The bar is filled with a color. Green means good. Yellow means, compilation is still in progress, orange means compilation and building were successful, but one of the automated tests failed. Red means, the source code did not even compile. If the tree is red, it slows down development.

Tinderbox is a very helpful tool, and everybody making changes to the source repository is expected to “watch the tree”, i.e. watch whether your changes cause anything to fail.

To assist you more, additional information is available on the tinderbox page. As people check in, their names appear on the page. There is a link to a list of changes they have made. If a compilation or test failed, the box will contain links to the output from the compiler, which should show the reason for failure. Additional text on the page shows the results of performance measurement.

Another web tool is Bonsai. Bonsai tracks all changes made to the source repository. You can retrieve a listing of all changes made by people.

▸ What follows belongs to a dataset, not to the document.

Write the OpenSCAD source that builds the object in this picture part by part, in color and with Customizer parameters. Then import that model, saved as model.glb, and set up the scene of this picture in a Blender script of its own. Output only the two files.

It also provides a powerful interface to query the list of changes.

Finding more information

If you want to learn more about the mentioned programming techniques in general, I recommend searching the web for free documents. Hopefully the mentioned terms in this document will guide you. If you prefer to read books, I suggest to choose those books in which the author tries to explain in general, and does not concentrate on some particular operating system.

Most documentation regarding Mozilla development is published on the www.mozilla.org web site. If you can’t find what you are looking for, try to use a search engine. Some popular search engines offer an advanced search option, where one can limit the search to a specific web site.